Prompt :: Which lines include the word "node"? Copy each of them.

[start of Supplied information]

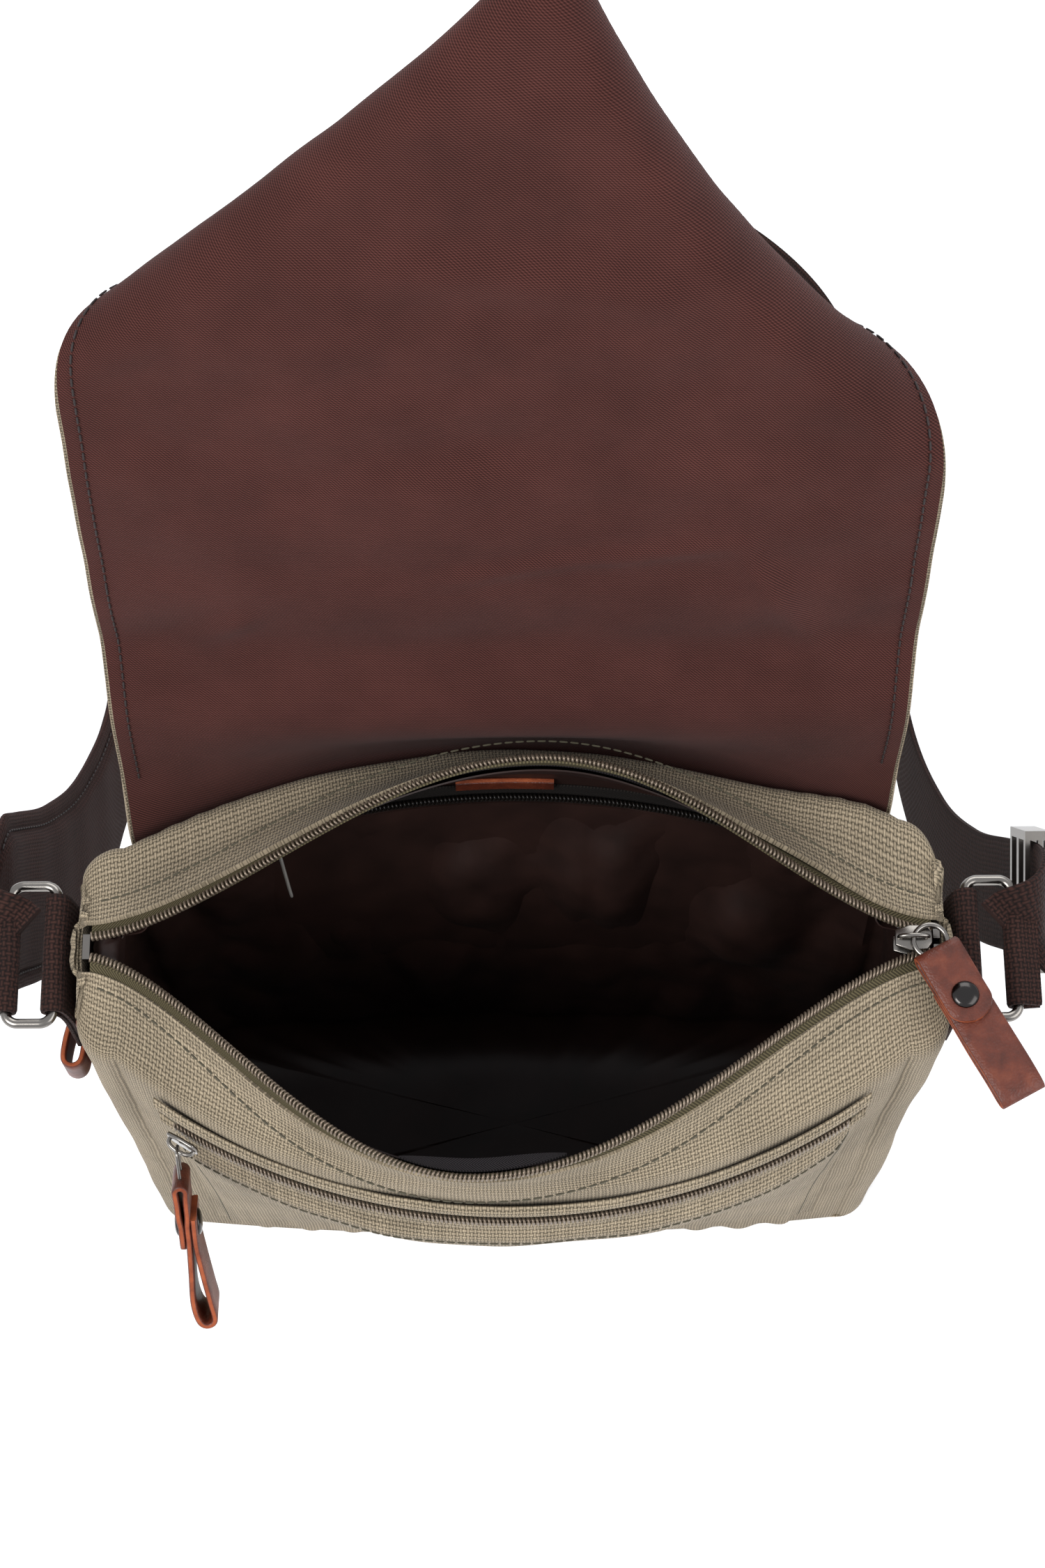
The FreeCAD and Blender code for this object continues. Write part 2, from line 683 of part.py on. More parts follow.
def leather_pull(tongue):
    """A folded strip that points along -Y from an eye at its origin, with a soft fold at its end.

    The tongue is half the width of the part that wraps the wire."""
    half, deep = S["pull_width"] / 2, S["pull_thickness"] / 2
    slab = box_between((-half, -S["pull_length"], -deep), (half, -4.6, deep))
    boss = Part.makeCylinder(2.8, 2 * tongue, Vector(-tongue, 0, 0), Vector(1, 0, 0))
    neck = box_between((-tongue, -5, -deep), (tongue, -1, deep))
    eye = Part.makeCylinder(2.0, 2 * tongue + 2, Vector(-tongue - 1, 0, 0), Vector(1, 0, 0))
    fold = Part.makeCylinder(1.3, 2 * half + 2, Vector(-half - 1, -S["pull_length"] + 3.4, 0),
                             Vector(1, 0, 0))
    rivet_hole = Part.makeCylinder(2.2, 20, Vector(0, -RIVET_AT, -10))
    whole = slab.fuse([boss, neck]).removeSplitter()
    return whole.cut(eye).cut(fold).cut(rivet_hole)


def pull_rivet():
    """A cap on each face and a shank through the leather."""
    radius, deep = S["rivet_diameter"] / 2, S["pull_thickness"] / 2
    shank = Part.makeCylinder(1.9, 2 * deep + 1, Vector(0, -RIVET_AT, -deep - 0.5))
    caps = [
        Part.makeCylinder(radius, 1.2, Vector(0, -RIVET_AT, z)) for z in (deep + 0.1, -deep - 1.3)
    ]
    return shank.fuse(caps).removeSplitter()


MAIN_SLIDER_X = S["zip_half_length"] - 6.5
main_level = S["zip_level"] + 2.8
shaped("main_slider", slider_body(11.4, 8, main_level, S["zip_level"] - 5, 1.0),
       Placement(Vector(MAIN_SLIDER_X, 0, 0), UNTURNED))

# The ring threads the slider's bridge and lies towards the zip's end; the leather hangs on the
# ring's front quarter and points right and forward.
RING_RADIUS = 5.2
ring_turn = Rotation(Vector(0, 0, 1), 72)
pull_turn = Rotation(Vector(0, 0, 1), 28)
ring_eye = Vector(MAIN_SLIDER_X, 0, main_level + 2.7)
ring_way = ring_turn.multVec(Vector(0, -1, 0))
ring_centre = ring_eye + ring_way * RING_RADIUS
shaped("main_pull_ring", Part.makeTorus(RING_RADIUS, 0.8), Placement(ring_centre, ring_turn))
pull_way = pull_turn.multVec(Vector(0, -1, 0))
leather_eye = ring_centre + pull_way * RING_RADIUS
shaped("main_pull_leather", leather_pull(3.0), Placement(leather_eye, pull_turn))
shaped("main_pull_rivet", pull_rivet(), Placement(leather_eye, pull_turn))

# The pocket slider sits at the left end of its arc and faces straight out from the wall.
pocket_angle = -31.0
pocket_level = 220.5
out_turn = Rotation(Vector(0, 0, 1), pocket_angle)
stand_up = Rotation(Vector(1, 0, 0), 90)
slider_radius = ZIP_RADIUS + 2.75
slider_at = Vector(0, ZIP_CENTRE_Y, pocket_level) + out_turn.multVec(Vector(0, -slider_radius, 0))
plates = [
    box_between((-6, -4.2, 2.0), (6, 4.2, 3.4)),
    box_between((-5, -0.4, 3.2), (5, 0.4, 6.3)).cut(box_between((-3.9, -2, 3.4), (3.9, 2, 5.5))),
]
shaped("pocket_slider", plates[0].fuse(plates[1]).removeSplitter(),
       Placement(slider_at, out_turn * stand_up))

# Its pull droops straight ahead of the bag and stands on edge, linked by a long wire loop.
hang = Rotation(Vector(0, 0, 1), 4) * Rotation(Vector(1, 0, 0), 45)
on_edge = hang * Rotation(Vector(0, 1, 0), 90)
link_eye = slider_at + out_turn.multVec(Vector(0, -5.9, 0))
hang_way = hang.multVec(Vector(0, -1, 0))
hang_out = hang.multVec(Vector(0, 0, 1))
LINK_WIDTH, LINK_LENGTH, LINK_WIRE = 6.4, 13, 1.0
LINK_CLEAR = 1.6          # from the bridge's bar to the wire that passes under it
link_shift = (LINK_WIDTH - LINK_WIRE) / 2 - LINK_CLEAR
link_reach = LINK_LENGTH - LINK_WIRE - LINK_CLEAR
link = rounded_frame(LINK_WIDTH, LINK_LENGTH, 1.5, LINK_WIRE)
link_middle = Vector(-link_shift, LINK_CLEAR - (LINK_LENGTH - LINK_WIRE) / 2, 0)
shaped("pocket_pull_link", link, Placement(link_eye + on_edge.multVec(link_middle), on_edge))
pocket_eye = link_eye + hang_way * link_reach + hang_out * link_shift
shaped("pocket_pull_leather", leather_pull(1.4), Placement(pocket_eye, on_edge))
shaped("pocket_pull_rivet", pull_rivet(), Placement(pocket_eye, on_edge))

# The inner pocket's slider faces forward into the bag, at the left end of its zip.
INNER_X = -78
inner_y = lining_face(INNER_X, 207, 1, 3.2)
inner_angle = math.degrees(math.atan2(-INNER_X, inner_y - REAR_CENTRE_Y))
inner_turn = Rotation(Vector(0, 0, 1), inner_angle) * stand_up
inner_plate = box_between((-4.5, -3.4, 0.3), (4.5, 3.4, 1.5))
inner_bridge = box_between((-3.5, -0.4, 1.3), (3.5, 0.4, 4.3)).cut(
    box_between((-2.7, -2, 1.5), (2.7, 2, 3.5))
)
shaped("inner_slider", inner_plate.fuse(inner_bridge).removeSplitter(),
       Placement(Vector(INNER_X, inner_y, 207), inner_turn))
inner_eye = Vector(INNER_X, inner_y, 207) + inner_turn.multVec(Vector(0, 0, 3.9))
inner_hang = Rotation(Vector(0, 0, 1), inner_angle) * Rotation(Vector(1, 0, 0), 62)
inner_hang = inner_hang * Rotation(Vector(0, 1, 0), 90)
INNER_LOOP_WIDTH, INNER_LOOP_LENGTH, INNER_WIRE = 6, 24, 1.0
INNER_CLEAR = 1.4
inner_loop = rounded_frame(INNER_LOOP_WIDTH, INNER_LOOP_LENGTH, 1.4, INNER_WIRE)
loop_middle = Vector(
    INNER_CLEAR - (INNER_LOOP_WIDTH - INNER_WIRE) / 2,
    INNER_CLEAR - (INNER_LOOP_LENGTH - INNER_WIRE) / 2, 0,
)
shaped("inner_pull", inner_loop, Placement(inner_eye + inner_hang.multVec(loop_middle), inner_hang))

# The adjuster is threaded on the right webbing, just behind the side ring.
here, across = Vector(*ROUTE[3][0]), Vector(*ROUTE[3][1]).normalize()
way = (Vector(*ROUTE[4][0]) - Vector(*ROUTE[2][0])).normalize()
face = way.cross(across).normalize()
turned = Rotation(face, across, way, "XYZ")
shaped("strap_adjuster", adjuster_frame, Placement(here, turned))

# ---- checks and files ----

doc.recompute()
for feature in kept:
    bad = [state for state in feature.State if state in ("Invalid", "Error")]
    if bad or feature.Shape.isNull() or not feature.Shape.isValid() or feature.Shape.Volume <= 0:
        raise RuntimeError(f"{feature.Label} did not build: {feature.State}")
os.makedirs("parts", exist_ok=True)
for feature in kept:
    feature.Shape.exportStep(f"parts/{feature.Label}.step")
    print(f"{feature.Label:24s} {feature.Shape.Volume:12.1f} mm3  {len(feature.Shape.Solids)} solid(s)")
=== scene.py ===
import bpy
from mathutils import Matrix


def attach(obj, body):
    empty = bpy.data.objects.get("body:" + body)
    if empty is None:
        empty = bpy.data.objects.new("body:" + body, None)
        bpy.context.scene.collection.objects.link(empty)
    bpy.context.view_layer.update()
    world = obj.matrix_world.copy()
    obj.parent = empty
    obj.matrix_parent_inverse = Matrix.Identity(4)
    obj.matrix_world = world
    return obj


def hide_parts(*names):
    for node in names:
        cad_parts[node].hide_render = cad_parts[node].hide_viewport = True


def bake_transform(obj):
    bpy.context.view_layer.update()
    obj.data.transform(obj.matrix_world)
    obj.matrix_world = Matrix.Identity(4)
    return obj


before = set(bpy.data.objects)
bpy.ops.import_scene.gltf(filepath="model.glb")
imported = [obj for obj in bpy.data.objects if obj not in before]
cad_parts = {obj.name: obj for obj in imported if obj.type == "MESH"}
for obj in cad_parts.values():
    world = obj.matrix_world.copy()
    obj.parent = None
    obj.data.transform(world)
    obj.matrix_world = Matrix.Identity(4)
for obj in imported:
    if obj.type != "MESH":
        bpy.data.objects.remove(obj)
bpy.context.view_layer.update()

import math

import bpy
import numpy as np
from mathutils import Vector

# ---- studio: camera, floor and light ----
# The bag stands on a pale floor under soft light. The camera looks steeply down
# into the open mouth from the front, a little under a metre away.

CAMERA_ELEVATION = math.radians(70.0)
CAMERA_AZIMUTH = math.radians(-0.4)
CAMERA_DISTANCE = 0.942
AIM = Vector((0.0037, 0.0503, 0.25))

away = Vector((
    math.sin(CAMERA_AZIMUTH) * math.cos(CAMERA_ELEVATION),
    -math.cos(CAMERA_AZIMUTH) * math.cos(CAMERA_ELEVATION),
    math.sin(CAMERA_ELEVATION),
))
camera = bpy.data.objects.new("camera", bpy.data.cameras.new("camera"))
camera.data.lens = 68.8
camera.data.sensor_width = 36
camera.location = AIM + away * CAMERA_DISTANCE
camera.rotation_euler = away.to_track_quat("Z", "Y").to_euler()
bpy.context.collection.objects.link(camera)
bpy.context.scene.camera = camera


def linear(hex_colour, alpha=1.0):
    """An sRGB hex colour as linear values."""
    parts = [int(hex_colour[i:i + 2], 16) / 255 for i in (1, 3, 5)]
    return [c / 12.92 if c <= 0.04045 else ((c + 0.055) / 1.055) ** 2.4 for c in parts] + [alpha]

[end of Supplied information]

Exercise result ::
    for node in names:
        cad_parts[node].hide_render = cad_parts[node].hide_viewport = True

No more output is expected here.